Starting at the line containing "own_mesh(spring)", copy each line exactly, ending with the line containing "return lambda at, normal: inner". Leave out everything else.

[START OF Data]

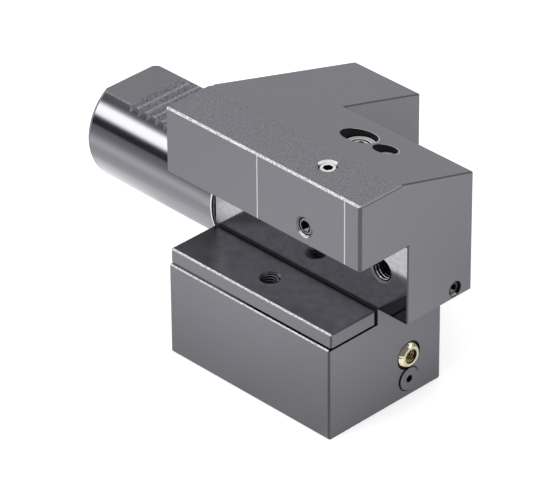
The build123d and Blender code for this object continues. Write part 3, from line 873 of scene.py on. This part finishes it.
class AddThreads(bpy.types.Operator):
    """Adds the threads in the stop hole and in the plate's hole"""

    bl_idname = "holder.add_threads"
    bl_label = "Tapped holes"

    def execute(self, context):
        # Both linings are painted black shade, with lighter crests
        tree, sockets = tapped_sleeve_tree(finish("oil"))
        values = {"Wall radius": 3.99, "Radius": 3.95, "Thread depth": 0.61, "Length": 11.3}
        values["Pitch"] = sizes().stop_pitch
        mesh = run_tree(tree, sockets, values)
        settle("stop_hole_thread", mesh, STOP_HOLE + ALONG_Y * 6.3, ALONG_Y, "holder")

        # Crests in the stop hole get lighter finishes the lower and nearer its mouth they lie: painted
        # light
        def crest_before(depth, height):
            def picked(spot, normal):
                away = spot / MM - STOP_HOLE
                crest = math.hypot(away.x, away.z) < 3.55 and abs(normal.y) < 0.95
                return crest and away.z < height and away.y < depth

            return picked

        paint(mesh, "bore", crest_before(6.0, 4.0))
        paint(mesh, "milled", crest_before(3.4, -0.5))
        paint(mesh, "edge", crest_before(2.4, -2.0))
        spot = middle("plate_retaining_screw")
        top = PLATE_HIGH.z - 0.6
        bottom = corner_mm("plate_retaining_screw")[1].z + 0.02
        values = {"Wall radius": 3.04, "Radius": 3.0, "Thread depth": 0.54, "Length": top - bottom}
        values["Pitch"] = sizes().plug_pitch
        mesh = run_tree(tree, sockets, values)
        paint(mesh, "milled", lambda at, normal: math.hypot(at.x, at.y) < 2.68 and abs(normal.z) < 0.95)
        centre = Vector((spot.x, spot.y, (top + bottom) / 2))
        settle("plate_hole_thread", mesh, centre, ALONG_Z, "plate")
        return {"FINISHED"}


class AddScrews(bpy.types.Operator):
    """Adds the threaded clamp screws and plugs"""

    bl_idname = "holder.add_screws"
    bl_label = "Screws and plugs"

    def execute(self, context):
        trees = {name: set_screw_tree(finish(name)) for name in ("black", "worn", "bright")}

        def screw(node, towards, body, pitch, flats, socket_depth, look="black"):
            low, high = corner_mm(node)
            size = high - low
            length = abs(size.dot(towards))
            values = {
                "Radius": (sum(size) - length) / 4,
                "Thread depth": 0.6 * pitch,
                "Pitch": pitch,
                "Length": length,
                "Point": 0.7 * pitch,
                "Across flats": flats,
                "Socket depth": socket_depth,
            }
            mesh = run_tree(*trees[look], values)
            settle(node + "_threaded", mesh, middle(node), towards, body, [node])
            shade_socket(mesh, middle(node) + towards * length / 2, towards, socket_depth, 0.6 * flats)

        for number in range(1, 5):
            name = f"clamp_screw_{number}"
            screw(name, -ALONG_Z, name, sizes().clamp_pitch, 5.0, 6.0)
        pitch = sizes().plug_pitch
        screw("jaw_front_plug", -ALONG_Y, "holder", pitch, 3.0, 3.0, "worn")
        screw("jaw_top_plug", ALONG_Z, "holder", pitch, 3.0, 3.0, "bright")
        screw("end_plug", ALONG_X, "holder", 0.8 * pitch, 2.5, 2.5)
        screw("flange_plug", ALONG_Y, "holder", 1.25 * pitch, 4.0, 4.0)
        return {"FINISHED"}


class AddSpring(bpy.types.Operator):
    """Adds the plate's return spring"""

    bl_idname = "holder.add_spring"
    bl_label = "Return spring"

    def execute(self, context):
        low, high = corner_mm("plate_return_spring")
        wire = 0.45
        tree, sockets = coil_tree(finish("wire"))
        values = {
            "Mean radius": (high.x - low.x) / 2 - wire,
            "Wire radius": wire,
            "Turns": sizes().spring_turns,
            "Height": high.z - low.z - 2 * wire,
        }
        mesh = run_tree(tree, sockets, values)
        spot = middle("plate_return_spring")
        start = Vector((spot.x, spot.y, low.z + wire))
        replaced = ["plate_return_spring"]
        spring = settle("return_spring", mesh, start, ALONG_Z, "holder", replaced)
        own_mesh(spring)
        return {"FINISHED"}


class AddNozzle(bpy.types.Operator):
    """Adds the brass nozzle ball"""

    bl_idname = "holder.add_nozzle"
    bl_label = "Nozzle ball"

    def execute(self, context):
        tree, sockets = ball_tree(finish("brass"))
        low, high = corner_mm("nozzle_ball")
        values = {
            "Radius": (high.z - low.z) / 2,
            "Flat": (high.x - low.x) / 2,
            "Thread radius": BALL_THREAD_R,
            "Thread depth": 0.45,
            "Pitch": sizes().nozzle_pitch,
        }
        mesh = run_tree(tree, sockets, values)

        def between(inner, outer):
            return lambda at, normal: inner < math.hypot(at.x, at.y) < outer and abs(normal.z) < 0.95

        def faces_axis(spot, normal):
            inward = spot.x * normal.x + spot.y * normal.y < -0.01 and math.hypot(spot.x, spot.y) > 2.5
            return normal.z > 0.95 or (inward and normal.z > 0.5)

        # Crests get painted light, grooves painted shade, and the flat and mouth a paler copy of the brass
        # as painted light
        paint(mesh, "brass_crests", between(-1, BALL_CREST_R))
        paint(mesh, "brass_grooves", between(BALL_CREST_R, BALL_THREAD_R + 0.05))
        paint(mesh, "brass_mouth", faces_axis)
        centre = middle("nozzle_ball")
        settle("nozzle_ball_turned", mesh, centre, ALONG_X, "nozzle", ["nozzle_ball"])
        return {"FINISHED"}


class DressSmallParts(bpy.types.Operator):
    """Gives the remaining small parts their finish"""

    bl_idname = "holder.dress_small_parts"
    bl_label = "Rings, plugs and screws"

    def execute(self, context):
        plain = {
            "shank_seal_ring": "rubber",
            "nozzle_seal_ring": "rubber",
            "slope_plug_washer": "faced",
            "slope_cap": "bright",
            "plate_retaining_screw": "black",
        }
        for node, name in plain.items():
            dress(NODES[node], lambda corners, normal, pick=name: pick, [name])
        socketed = {"slope_plug": ("faced", ALONG_Z, 2.9), "nozzle_lock_screw": ("grey", ALONG_X, 1.46)}
        for node, (name, axis, reach) in socketed.items():
            spot = middle(node)

            # Inside the socket: painted shade; the rim's side faces, except those turned to the rear:
            # painted black shade
            def choose(corners, normal):
                away = [corner - spot for corner in corners]
                inside = max((v - v.dot(axis) * axis).length for v in away) < reach
                rim = abs(normal.dot(axis)) < 0.9 and normal.y < 0.3
                return "bore" if inside else "oil" if rim else name

            dress(NODES[node], choose, [name, "bore", "oil"])
        return {"FINISHED"}


def lamp(name, place, size, power, target):
    """A soft area lamp that points at a target and isn't mirrored in the steel."""
    data = bpy.data.lights.new(name, "AREA")
    data.shape = "SQUARE"
    data.size = size
    data.energy = power
    obj = bpy.data.objects.new(name, data)
    obj.location = place
    obj.rotation_euler = (Vector(target) - Vector(place)).to_track_quat("-Z", "Y").to_euler()
    obj.visible_glossy = False
    bpy.context.scene.collection.objects.link(obj)
    return obj


def level_ramp(tree, value, low, high, levels):
    """Grey levels over a range of a value, as a colour ramp with a violet tinge in its darks."""
    ramp = add(tree, "ShaderNodeValToRGB", add(tree, "ShaderNodeMapRange", value, low, high))
    stops = ramp.color_ramp.elements
    while len(stops) < len(levels):
        stops.new(0.5)
    for stop, (place, level) in zip(stops, levels):
        stop.position = (place - low) / (high - low)
        stop.color = (level + 0.002, level, level + 0.01, 1)
    return ramp


def by_ray(tree, lit, mirrored, shown):
    """One shader for light that falls on things, one for polished steel and one for the camera."""
    path = add(tree, "ShaderNodeLightPath")
    unseen = add(tree, "ShaderNodeMixShader", path.outputs["Is Glossy Ray"], lit, mirrored)
    return add(tree, "ShaderNodeMixShader", path.outputs["Is Camera Ray"], unseen, shown)


def studio_world():
    """Even light; polished steel sees bright panels at the left and a dark room at the right."""
    world = bpy.data.worlds.new("Studio")
    bpy.context.scene.world = world
    world.use_nodes = True
    tree = world.node_tree
    tree.nodes.clear()
    direction = add(tree, "ShaderNodeTexCoord").outputs["Generated"]
    x, y, z = add(tree, "ShaderNodeSeparateXYZ", direction).outputs
    front = level_ramp(tree, z, 0.0, 1.0, LEFT_PANELS)
    rear = level_ramp(tree, z, 0.0, 1.0, REAR_PANELS)
    left = layered(tree, front, [(add(tree, "ShaderNodeMapRange", y, 0.0, 0.4), rear)])
    behind = add(tree, "ShaderNodeMapRange", y, 0.2, 0.35)
    high = add(tree, "ShaderNodeMapRange", z, 0.4, 0.55)
    right = layered(tree, grey(0.1), [(product(tree, behind, high), grey(0.95))])
    seen = layered(tree, left, [(add(tree, "ShaderNodeMapRange", x, 0.0, 0.3), right)])
    mirrored = add(tree, "ShaderNodeBackground", {"Color": seen, "Strength": MIRROR_STRENGTH})
    even = add(tree, "ShaderNodeBackground", {"Color": grey(1), "Strength": 0.85})
    white = add(tree, "ShaderNodeBackground", {"Color": grey(1), "Strength": 1.0})
    add(tree, "ShaderNodeOutputWorld", {"Surface": by_ray(tree, even, mirrored, white)})


def floor_mirrored(tree, x, y):
    """What polished steel sees on the floor, by the place in metres."""
    left = add(tree, "ShaderNodeMapRange", x, -0.06, -0.052)
    ahead = add(tree, "ShaderNodeMapRange", y, -0.066, -0.073)
    under_ball = add(tree, "ShaderNodeMapRange", x, 0.065, 0.075)
    close = add(tree, "ShaderNodeMapRange", y, -0.055, -0.045)
    past_end = add(tree, "ShaderNodeMapRange", x, 0.085, 0.09)
    behind = add(tree, "ShaderNodeMapRange", y, 0.035, 0.045)
    layers = (
        (product(tree, left, ahead), grey(0.62)),
        (add(tree, "ShaderNodeMapRange", x, 0.025, 0.03), grey(0.15)),
        (product(tree, under_ball, close), grey(0.8)),
        (add(tree, "ShaderNodeMapRange", y, -0.035, 0.0), level_ramp(tree, x, -0.1, 0.15, FLOOR_REAR)),
        (product(tree, past_end, behind), grey(0.03)),
        (add(tree, "ShaderNodeMapRange", x, 0.115, 0.135), grey(0.8)),
    )
    return layered(tree, level_ramp(tree, y, -0.5, 0.0, FLOOR_FRONT), layers)


def floor_finish():
    """Pale floor: white to the camera with the shadow kept, and shaded to the polished steel."""
    material = bpy.data.materials.new("Studio floor")
    material.use_nodes = True
    tree = material.node_tree
    tree.nodes.clear()
    place = add(tree, "ShaderNodeTexCoord").outputs["Object"]
    x, y = add(tree, "ShaderNodeSeparateXYZ", place).outputs[:2]
    plain = add(tree, "ShaderNodeBsdfDiffuse", {"Color": (*colours().floor, 1)})
    lift = add(tree, "ShaderNodeEmission", {"Color": grey(1), "Strength": 0.45})
    shown = add(tree, "ShaderNodeAddShader", plain, lift)
    level = floor_mirrored(tree, x, y)
    mirrored = add(tree, "ShaderNodeEmission", {"Color": level, "Strength": MIRROR_STRENGTH})
    by_end = level_ramp(tree, x, 0.0, 0.3, FLOOR_BOUNCE)
    beside = add(tree, "ShaderNodeMapRange", y, -0.09, -0.06)
    returned = add(tree, "ShaderNodeBsdfDiffuse", {"Color": layered(tree, grey(0.9), [(beside, by_end)])})
    add(tree, "ShaderNodeOutputMaterial", {"Surface": by_ray(tree, returned, mirrored, shown)})
    return material


def photo_camera():
    """Camera at the photograph's angle, worked out from the holder's edges."""
    data = bpy.data.cameras.new("Camera")
    data.sensor_fit = "HORIZONTAL"
    data.sensor_width = 36
    data.lens = 275.44
    data.clip_end = 20
    camera = bpy.data.objects.new("Camera", data)
    right = Vector((0.70352189, 0.71064407, -0.0064773))
    up = Vector((-0.37734293, 0.38125352, 0.84395383))
    back = Vector((0.60222028, -0.59129583, 0.53637671))
    turn = Matrix((right, up, back)).transposed().to_4x4()
    camera.matrix_world = Matrix.Translation(Vector((846.47, -823.97, 726.298)) * MM) @ turn
    bpy.context.scene.collection.objects.link(camera)
    bpy.context.scene.camera = camera


class SetStage(bpy.types.Operator):
    """Sets the floor, the light and the camera"""

    bl_idname = "holder.set_stage"
    bl_label = "Stage"

    def execute(self, context):
        mesh = bpy.data.meshes.new("Floor")
        z = BODY_LOW.z * MM
        mesh.from_pydata([(-4, -4, z), (4, -4, z), (4, 4, z), (-4, 4, z)], [], [(0, 1, 2, 3)])
        mesh.materials.append(floor_finish())
        floor = bpy.data.objects.new("floor", mesh)
        context.scene.collection.objects.link(floor)
        lamp("soft_key", place=(-0.08, -0.93, 0.38), size=0.5, power=4.0, target=(0.02, 0, 0))
        studio_world()
        photo_camera()
        context.scene.view_settings.view_transform = "Standard"
        return {"FINISHED"}


class HolderPanel(bpy.types.Panel):
    """Lists the holder's pieces"""

    bl_idname = "VIEW3D_PT_tool_holder"
    bl_label = "Tool Holder"
    bl_space_type = "VIEW_3D"
    bl_region_type = "UI"
    bl_category = "Tool Holder"

    def draw(self, context):
        column = self.layout.column()
        for step in STEPS:
            column.operator(step.bl_idname)
        for group in (sizes(), colours()):
            for name in group.__annotations__:
                column.prop(group, name)


STEPS = (DressBody, DressPlate, AddThreads, AddScrews, AddSpring, AddNozzle, DressSmallParts, SetStage)
CLASSES = (HolderSizes, HolderColours, *STEPS, HolderPanel)


def register():
    """Registers the classes, and gives the scene its sizes and colours."""
    for kind in CLASSES:
        bpy.utils.register_class(kind)
    bpy.types.Scene.holder_sizes = bpy.props.PointerProperty(type=HolderSizes)
    bpy.types.Scene.holder_colours = bpy.props.PointerProperty(type=HolderColours)


def unregister():
    """Takes back what register did."""
    del bpy.types.Scene.holder_sizes
    del bpy.types.Scene.holder_colours
    for kind in reversed(CLASSES):
        bpy.utils.unregister_class(kind)


def main():
    """Runs every step in order."""
    register()
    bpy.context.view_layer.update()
    for step in STEPS:
        area, name = step.bl_idname.split(".")
        getattr(getattr(bpy.ops, area), name)()


if __name__ == "__main__":
    main()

[END OF Data]

* _Task result_
        own_mesh(spring)
        return {"FINISHED"}


class AddNozzle(bpy.types.Operator):
    """Adds the brass nozzle ball"""

    bl_idname = "holder.add_nozzle"
    bl_label = "Nozzle ball"

    def execute(self, context):
        tree, sockets = ball_tree(finish("brass"))
        low, high = corner_mm("nozzle_ball")
        values = {
            "Radius": (high.z - low.z) / 2,
            "Flat": (high.x - low.x) / 2,
            "Thread radius": BALL_THREAD_R,
            "Thread depth": 0.45,
            "Pitch": sizes().nozzle_pitch,
        }
        mesh = run_tree(tree, sockets, values)

        def between(inner, outer):
            return lambda at, normal: inner < math.hypot(at.x, at.y) < outer and abs(normal.z) < 0.95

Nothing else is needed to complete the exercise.